The rest of the film is a rollercoaster of werewolf attacks and David trying to reason with Jack, who is joined by all of David’s victims inside an adult movie theater. Finally, the police — and Alex — close in.
Today, Landis regrets some of his choices as he made the film, such as cutting certain sequences to earn an R rating. For example, the sex scene when Alex and David finally consummate their relationship was a lot more explicit and there was an action sequence where David as a werewolf would wipe out the homeless along the Thames. The director also felt that he spent too much time on the transformation scene sequence because he was so fascinated by Baker’s effects.

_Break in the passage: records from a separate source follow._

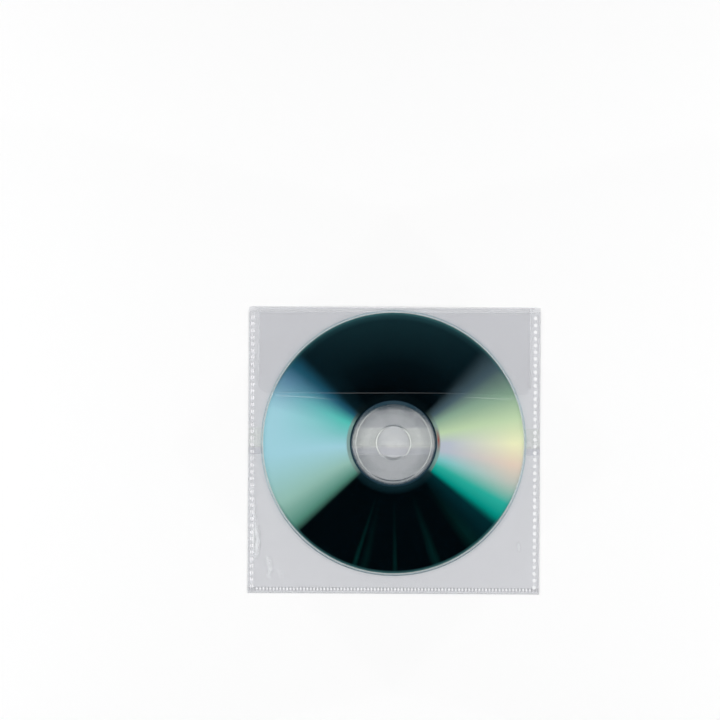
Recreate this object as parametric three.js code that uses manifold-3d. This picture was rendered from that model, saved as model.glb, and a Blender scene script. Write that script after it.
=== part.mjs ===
import * as THREE from 'three';
import { mergeVertices } from 'three/addons/utils/BufferGeometryUtils.js';
import Module from 'manifold-3d';

// A clear film sleeve for one compact disc, lying on its back with the disc in it.
// Millimetres, +Z up, +Y towards the folded top edge, +X to the right.
// The origin is under the middle of the sleeve, on the surface that it lies on.

// Disc: one clear moulding, data side up
const DISC_DIAMETER = 120;
const DISC_THICKNESS = 1.2;
const DISC_HOLE_DIAMETER = 15;
const DISC_EDGE_BREAK = 0.15;
const HOLE_CHAMFER = 0.4;
const STACKING_RING_DIAMETER = 34;
const STACKING_RING_WIDTH = 0.9;
const STACKING_RING_HEIGHT = 0.2;
const DISC_FACETS = 96;

// Film, and how much of it stands out past the disc
const FILM_THICKNESS = 0.12;
const SIDE_ROOM = 5.8;
const TOP_ROOM = 1.45;
const BOTTOM_ROOM = 8.05;
const DISC_SLIP = -0.3;

// Flap: cut in one with the back sheet, folded over the disc and tucked behind the front sheet
const FLAP_DEPTH = 39;
const FLAP_INSET = 4.4;
const FLAP_CORNER = 3.6;
const SHOULDER_DROP = 0.3;
const MOUTH_DROP = 2;

// Welds: rows of pressed beads along both sides and the bottom
const SEAM_INSET = 1.9;
const SIDE_BEAD = { across: 1.8, along: 1.9, pitch: 3.037, facets: 8 };
const BOTTOM_BEAD = { across: 1.4, along: 0.8, pitch: 1.523, facets: 6 };
const BEAD_HEIGHT = 0.12;
const BEAD_CROWN = 0.55;
const FIRST_BEAD_DROP = 2.9;
const WELD_TOLERANCE = 0.002;

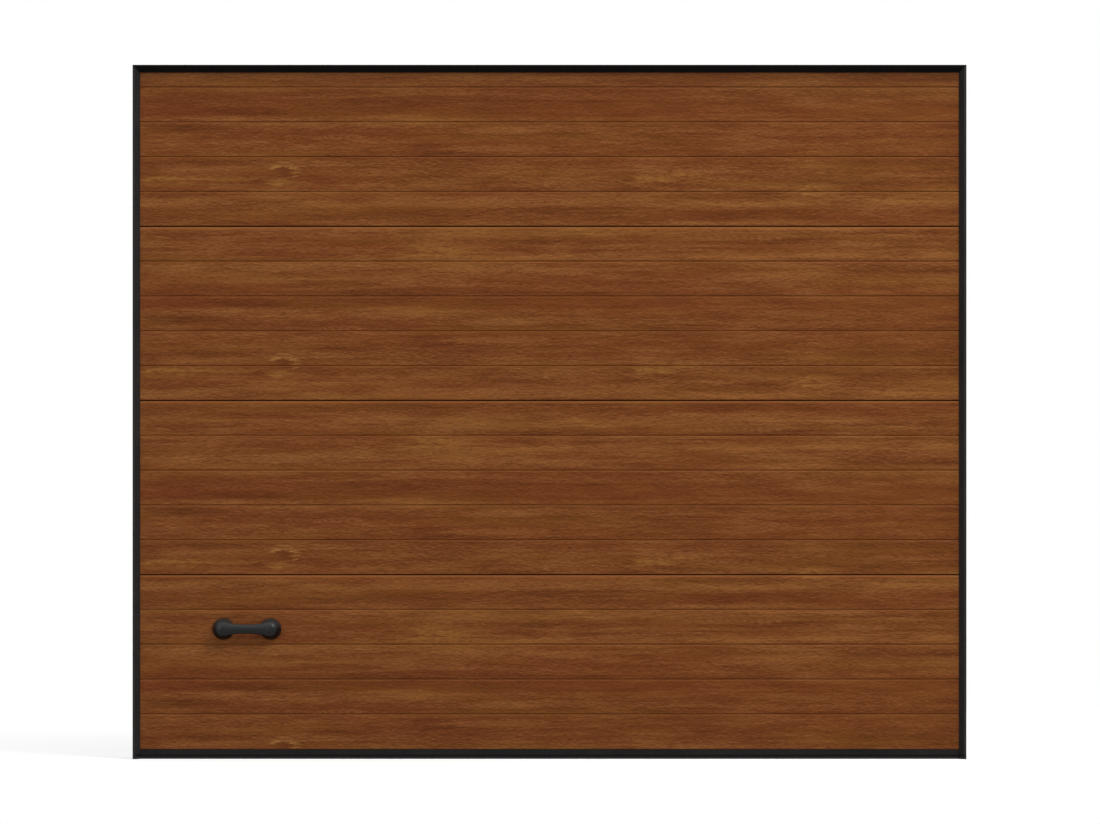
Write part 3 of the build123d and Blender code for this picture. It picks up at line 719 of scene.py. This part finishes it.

That said, Landis and Baker were never on the same terms after this film. It took eight years to make the movie and Baker decided to use all of the work he’d created so far for The Howling. Right around the same time, Landis finally got the movie greenlit and called Baker, who had to tell him he was already lining up a werewolf project. After getting screamed at over the phone, Baker left the project in the hands of his assistant Rob Bottin and only consulted on that film.
Special effects would never be the same after this film. Today, the entire transformation would be computer rendered, with those amazing monsters only truly existing on the screen. This film’s effects were so upsetting to even the actors that it caused depression when they first saw how damaged their faces were.
Arrow Video’s release of this film — which you can order from Diabolik DVD — is packed with everything you’ve come to expect from this label. There’s a new 2018 4K restoration from the original camera negative supervised by Landis, as well as two commentaries — one from filmmaker Paul Davis and another with actors David Naughton and Griffin Dunne. There’s also Mark of The Beast: The Legacy of the Universal Werewolf, a newly produced and feature-length documentary by filmmaker Daniel Griffith, Beware the Moon (Paul Davis’ feature-length exploration of the film complete with extensive cast and crew interviews), a new interview with Landis entitled An American Filmmaker in London and a video essay by Jon Spira (who made Elstree 1976, a movie about ten extras who were in Star Wars) called I Think He’s a Jew: The Werewolf’s Secret. There are also discussions on how the movie impacted today’s filmmakers, special effects artists and archival making-of features. If it sounds like Arrow went above and beyond, well — they do this on just about every movie they release.
PS — Please, by all means, avoid An American Werewolf In Paris, a movie made by none of these people that has extreme bungie jumping in it. That’s probably the only reason to watch it, actually.
DISCLAIMER: We were sent this movie by Arrow Video, but we’ve alreayd bought it several times and were planning on purchasing this new version anyway. This has no bearing on our review.